Thanks for the heads-up!

Yes to your overall point: link rot is a nasty problem; one that will increasingly mess with things like scientific citation.

Now for the nitpicks. G89 wasn't even the "original" study, just the earliest source I could find that discussed those "results".

What I wanted was to show the quote in question - to make it available to the reader of my post so they could check that I had my facts right. For that purpose the link is what I really needed, not "merely" a citation; and it sucks that the link went dead, but that wasn't under my control.

I have updated the post with another link (the last extant copy of this content; we can hope the link remains longer than the previous one, but I'm under no illusion that it will). I have also added the title of the original article and the publication.

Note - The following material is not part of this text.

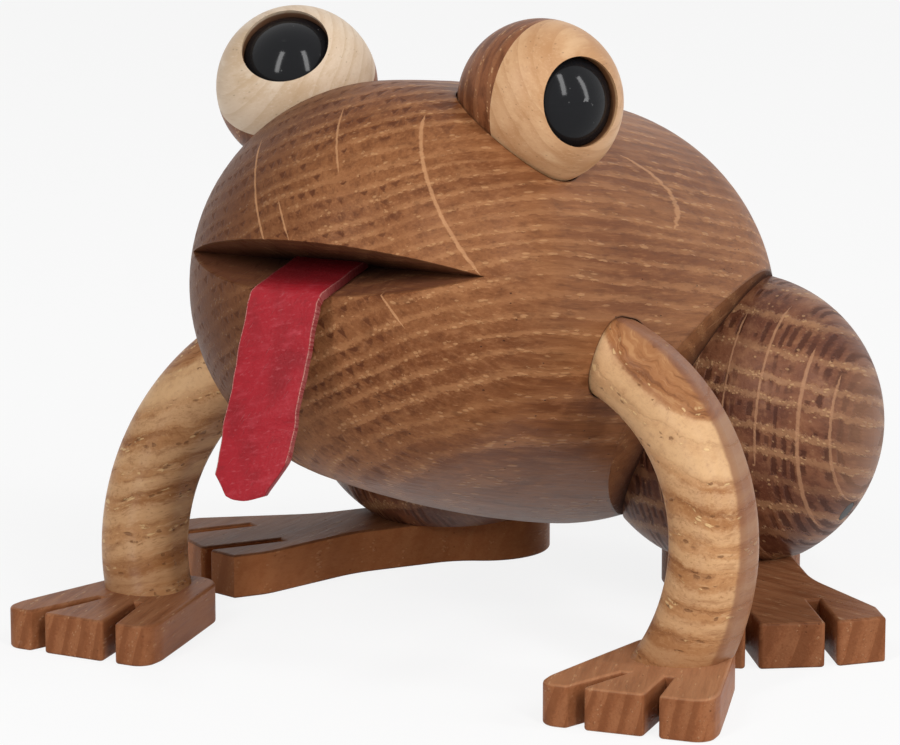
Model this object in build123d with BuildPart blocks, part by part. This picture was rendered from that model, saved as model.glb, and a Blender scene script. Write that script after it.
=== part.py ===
from build123d import *
import os
from math import atan2, cos, degrees, radians, sin, sqrt

# A turned and glued wooden frog. It faces -Y, its left side is +X, and it sits on Z = 0.
# The origin is on the ground under the middle of the figure. Lengths are in millimetres.

# Fits
glue_line = 0.08
turning_gap = 0.2
running_fit = 0.05
bore_spare_depth = 0.4
overrun = 60.0

# Body, an egg turned in one piece: two end caps joined to the girth by long flank arcs
girth_radius = 31.7
nose_reach = 82.2
nose_radius = 28.1
tail_reach = 39.7
tail_radius = 19.7
body_tilt_angle = 13.15
girth_height = 41.9
girth_setback = 26.35

# Mouth, a wedge sawn straight across the nose, with a kerf at its root that grips the tongue
mouth_depth = 11.0
mouth_root_rise = 1.45
upper_jaw_angle = 24.5
lower_jaw_angle = 12.0
tongue_kerf_depth = 4.0
tongue_kerf_reach = 2.4

# Tongue, a strip of leather that bends over the lower lip
tongue_width = 10.4
tongue_thickness = 1.2
tongue_hang = 26.0
tongue_lean_angle = 17.0
tongue_side_drift = 1.5
tongue_bend = 1.6
tongue_past_lip = 0.9
tongue_tip_corner = 4.6

# Eyes, balls that turn on a peg in the head
eye_diameter = 22.7
eye_station = 53.1
eye_spread_angle = 35.55
eye_stand = 4.15
eye_seam_offset = 0.6
eye_peg_diameter = 4.0
eye_peg_in_eye = 6.6
eye_peg_in_head = 9.0

# Pupils, domed buttons with a stem, a little below the rim of their recess
pupil_diameter = 12.0
pupil_recess = 2.2
pupil_rim = 0.7
pupil_crown = 2.5
pupil_stem_diameter = 3.4
pupil_stem_length = 3.6
pupil_fit = 0.1

# Where each eye looks, and where its glued seam faces: heading from +X towards +Y, then rise
left_gaze_angles = (-29.3, 6.0)
left_seam_angles = (-13.6, -3.7)
right_gaze_angles = (-74.1, 42.5)
right_seam_angles = (-83.2, 55.0)

# Arms, part hoops of one rounded section, glued on at a different lean on each side
arm_radius = 29.3
arm_width = 11.2
arm_depth = 13.7
arm_edge_radius = 5.4
arm_end_angle = 76.0
arm_pocket_start_angle = 30.0
arm_pocket_gap = 0.2
arm_spread = 42.9
left_arm_forward = 23.0
right_arm_forward = 22.1
left_arm_rise = 12.6
right_arm_rise = 11.0
left_arm_lean_angle = 12.4
right_arm_lean_angle = 19.4
shoulder_dowel_diameter = 5.0
shoulder_dowel_in_arm = 8.0
shoulder_dowel_in_body = 8.0
wrist_dowel_diameter = 4.0
wrist_dowel_in_arm = 4.5
wrist_dowel_in_foot = 4.0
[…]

BTW, I don't know what "PSA" means?

It is kind of superfluous in the title, I wish it was removed. Besides being Americentric it actually made me want to read a thoughtful suggestion less.

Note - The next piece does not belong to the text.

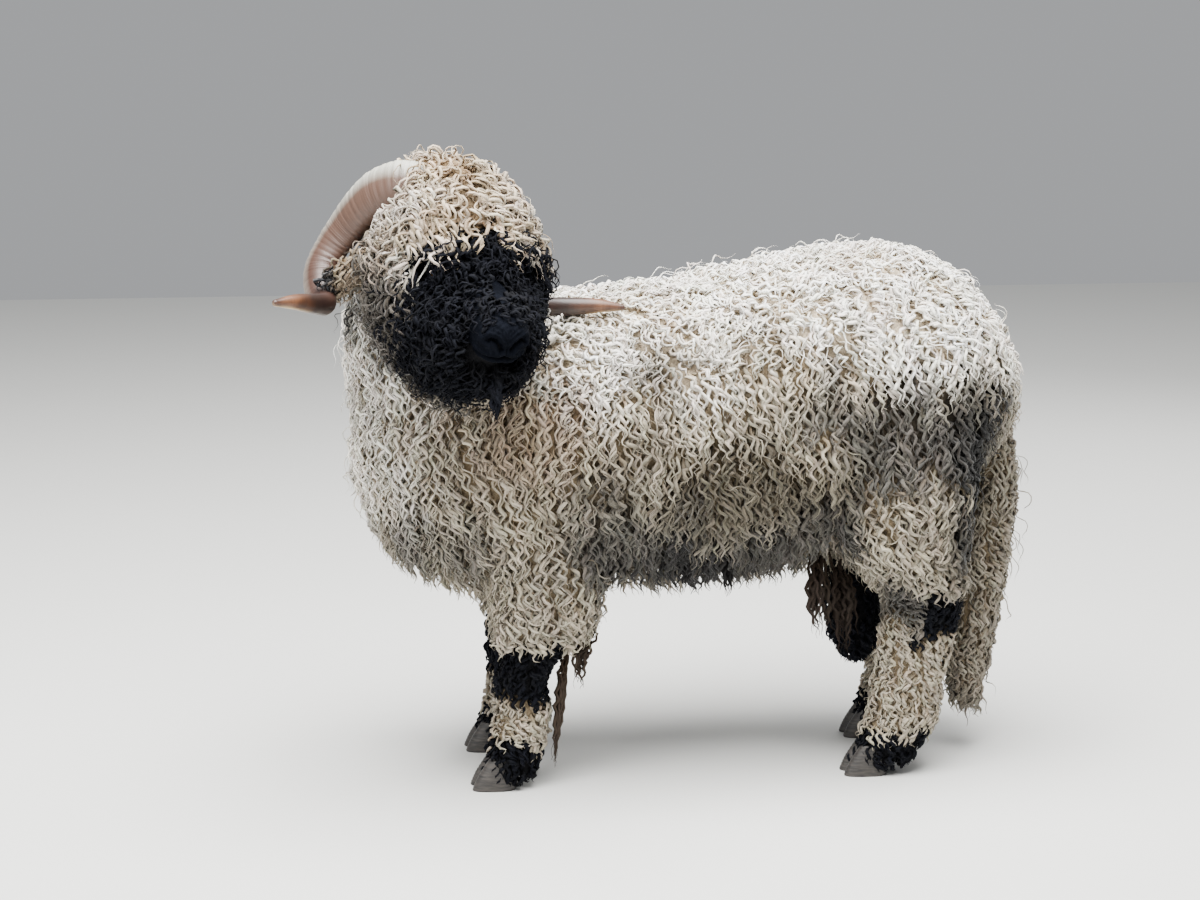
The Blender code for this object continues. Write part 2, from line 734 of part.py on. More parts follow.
def face_block(name, grow=0.0):
    """The space that belongs to the black face: an oval bar that looks along the face."""
    rows = ((0.105 - grow, -0.058), (0.34, -0.062))
    reaches = (0.128 + grow, 0.118 + grow, 0.118 + grow)
    stations = [(*in_head(0, forward, up), *reaches) for forward, up in rows]
    block = loft(name, Form(stations, side=HEAD_LEFT, up=HEAD_UP, fullness=2.5), 2, 20)
    return boolean(block, [beyond(SHOULDER_CUT, "shoulder_side", -1.0, -grow)], "DIFFERENCE")


def tail_wedge(name, grow=0.0):
    """The space that belongs to the tail: behind the thighs and under the rump."""
    top = TAIL_TOP[0] + TAIL_TOP[1] * grow
    front = TAIL_FRONT[0] - TAIL_FRONT[1] * grow
    level_cut = np.array([[TAIL_TOP[1][0], TAIL_TOP[1][2]], [TAIL_FRONT[1][0], TAIL_FRONT[1][2]]])
    corner_x, corner_z = np.linalg.solve(level_cut, [top @ TAIL_TOP[1], front @ TAIL_FRONT[1]])
    corner = np.array([corner_x, 0, corner_z])
    slope = np.array([TAIL_TOP[1][2], 0, -TAIL_TOP[1][0]]) * 0.5
    plumb = np.array([TAIL_FRONT[1][2], 0, -TAIL_FRONT[1][0]]) * 0.9
    across = np.array([0, TAIL_SPACE + grow, 0])
    outline = [corner, corner + slope, corner + slope - UP * 1.2, corner + plumb]
    points = [p - across for p in outline] + [p + across for p in outline]
    return turned_out(mesh_object(name, points, ring_faces(2, 4)))


trunk_cutters = [beyond(NECK_CUT, "neck_side"), box_cutter("scrotum_space", SCROTUM_LOW, SCROTUM_HIGH)]
trunk_cutters += [tail_wedge("tail_space"), face_block("face_space", GAP / 2)]
trunk_cutters += [box_cutter(name + "_space", *leg_box(name)) for name in LEGS]
finish("torso", parted("trunk", ram, trunk_cutters), WOOL, 0.95)

front = boolean(copy_of(ram, "front"), [beyond(NECK_CUT, "trunk_side", -1.0)], "DIFFERENCE")
neck_cutters = [beyond(HEAD_CUT, "head_side"), face_block("face_space", GAP / 2)]
finish("neck", parted("throat", front, neck_cutters), WOOL, 0.95)

head = boolean(copy_of(front, "head_all"), [beyond(HEAD_CUT, "throat_side", -1.0)], "DIFFERENCE")
finish("forelock", parted("hood", head, [face_block("face_space", GAP / 2)]), WOOL, 0.95)

# The black face, with its eyes, lids, nostrils and mouth.
black_face = kept_in("face", ram, face_block("face_room", -GAP / 2))
hollows = [eye_cone("eye_hollow", side, (0.0165, 0.024, 0.021), (0.11, 0.052, 0.046)) for side in (1, -1)]
boolean(black_face, hollows, "DIFFERENCE")
boolean(black_face, [ball("lid", eye_centre(side), EYE_RADIUS + 0.0032) for side in (1, -1)], "UNION")
details = [ball("eye_space", eye_centre(side), EYE_RADIUS + GAP) for side in (1, -1)]
details += [eye_cone("lid_slit", side, (0.004, 0.0135, 0.0085), (0.024, 0.0155, 0.0105)) for side in (1, -1)]
for side in (1, -1):
    nostril = ((0.0085, 0.284, -0.030), (0.0150, 0.281, -0.020), (0.0230, 0.276, -0.012))
    details.append(tube("nostril", [in_head(side * out, forward, up) for out, forward, up in nostril], 0.0038, 6))
MOUTH_ANGLE = math.radians(-38.0)
lip_shares = np.linspace(0.74, 0.992, 8)
mouth = [skull.point(share, math.pi - MOUTH_ANGLE) for share in lip_shares]
mouth += [skull.point(share, MOUTH_ANGLE) for share in lip_shares[::-1]]
details.append(tube("mouth", mouth, 0.0022))
philtrum = [in_head(0, 0.2865, -0.021), in_head(0, 0.2865, -0.031)]
details.append(tube("philtrum", philtrum, 0.0016))
finish("head", largest_shell(boolean(black_face, details, "DIFFERENCE")), DARK_WOOL, 0.95)

for label, side in (("left", 1), ("right", -1)):
    finish("eye_" + label, ball("eyeball", eye_centre(side), EYE_RADIUS), EYE, 0.1, True)
    finish("horn_" + label, build_horn("horn", side), HORN, 0.55, True)
    ear = loft("ear_leaf", ear_form(side), 9, 10)
    spaces = [build_horn("horn_by_ear", side, GAP), loft("cup", ear_cup(side), 6, 10)]
    finish("ear_" + label, largest_shell(boolean(ear, spaces, "DIFFERENCE")), DARK_WOOL, 0.9)

finish("tail", kept_in("tail_all", ram, tail_wedge("tail_room", -GAP)), WOOL, 0.95)
inward = np.array([GAP, GAP, 0])
scrotum_room = box_cutter("scrotum_room", SCROTUM_LOW + inward, SCROTUM_HIGH - inward - UP * GAP)
finish("scrotum", kept_in("scrotum_all", ram, scrotum_room), DARK_WOOL, 0.95)

for name in LEGS:
    low, high = leg_box(name, -GAP)
    cuts = FORE_CUTS if name.startswith("fore") else HIND_CUTS
    joint = "knee" if name.startswith("fore") else "hock"
    levels = [high[2] + GAP / 2, *cuts[1:], -0.2]
    colours = (WOOL, DARK_WOOL, WOOL, DARK_WOOL)
    for part_name, colour, top, bottom in zip(("upper", joint, "cannon", "foot"), colours, levels, levels[1:]):
        room = box_cutter("room", (low[0], low[1], bottom + GAP / 2), (high[0], high[1], top - GAP / 2))
        piece = kept_in("piece", ram, room)
        if name.startswith("hind"):
            piece = largest_shell(boolean(piece, [tail_wedge("tail_space", GAP)], "DIFFERENCE"))
        if part_name == "foot":
            claws = [loft("claw_space", claw_form(name, inner, GAP), 3, 10) for inner in (False, True)]
            piece = largest_shell(boolean(piece, claws, "DIFFERENCE"))
        finish(f"{name}_{part_name}", piece, colour, 0.95)
    for inner, word in ((False, "outer"), (True, "inner")):
        finish(f"{name}_claw_{word}", loft("claw", claw_form(name, inner), 3, 10), HOOF, 0.5)

for spare in (ram, front, head):
    bpy.data.objects.remove(spare)
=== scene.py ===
# %% [markdown]
# A Valais blacknose ram in full fleece, standing and looking back over its left shoulder.
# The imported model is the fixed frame: its solids say where everything is and how far it reaches.
# This lesson dresses that frame. One skin is stretched over the whole animal, some twenty thousand
# curled locks are combed over the skin, and the muzzle, eyes, horns and claws are made on their own.

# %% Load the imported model
import math
from collections import namedtuple

import bmesh
import bpy
import numpy as np
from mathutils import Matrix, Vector


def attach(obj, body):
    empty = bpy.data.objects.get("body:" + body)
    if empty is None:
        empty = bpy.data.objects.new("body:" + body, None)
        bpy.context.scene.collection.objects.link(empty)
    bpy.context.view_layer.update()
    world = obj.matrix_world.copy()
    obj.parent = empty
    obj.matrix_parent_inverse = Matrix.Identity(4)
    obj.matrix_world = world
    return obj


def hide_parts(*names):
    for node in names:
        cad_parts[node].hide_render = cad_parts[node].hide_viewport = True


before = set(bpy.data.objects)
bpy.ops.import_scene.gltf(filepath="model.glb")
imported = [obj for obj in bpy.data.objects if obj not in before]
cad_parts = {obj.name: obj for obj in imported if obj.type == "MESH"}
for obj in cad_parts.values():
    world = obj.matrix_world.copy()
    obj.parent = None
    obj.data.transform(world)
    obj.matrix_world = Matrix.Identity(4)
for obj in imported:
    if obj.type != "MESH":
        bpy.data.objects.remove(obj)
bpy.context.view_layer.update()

draw = np.random.default_rng(11)

# %% [markdown]
# The ram faces -X, and its left side is towards -Y. The sizes below are measured from a point on the
# floor under its breastbone, and MIDDLE is where the middle of the model's box lies from there.
# The head has directions of its own, because it is turned, and a little tilted, against the body.

# %% Directions
MIDDLE = np.array([0.0837, -0.0766, 0.0])
SIDE = np.array([0.0, 1.0, 0.0])
UP = np.array([0.0, 0.0, 1.0])
FORWARD = np.array([-1.0, 0.0, 0.0])
HEAD_YAW, HEAD_PITCH, HEAD_ROLL = math.radians(108.5), math.radians(22.0), math.radians(4.0)
HEAD_ROOT = np.array([-0.268, -0.14, 0.847]) - MIDDLE


def unit(vectors):
    """Each vector over its own length."""
    vectors = np.asarray(vectors, float)
    return vectors / np.maximum(np.linalg.norm(vectors, axis=-1, keepdims=True), 1e-9)


def dot(a, b):
    return np.sum(a * b, axis=-1, keepdims=True)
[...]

Point taken on "original", and thanks for updating the article! Gwern has also found a link on the HP homepage.

What I wanted was to show the quote in question - to make it available to the reader of my post so they could check that I had my facts right. For that purpose the link is what I really needed, not "merely" a citation; and it sucks that the link went dead, but that wasn't under my control.

I'm not saying you shouldn't have given the link -- I'm saying that if you had also given the citation, then even after the link broke, it would have been slightly more inconvenient but not difficult for me to look it up! That's the main point of also giving the citation: to make the source available to the reader of your post even if the link rots.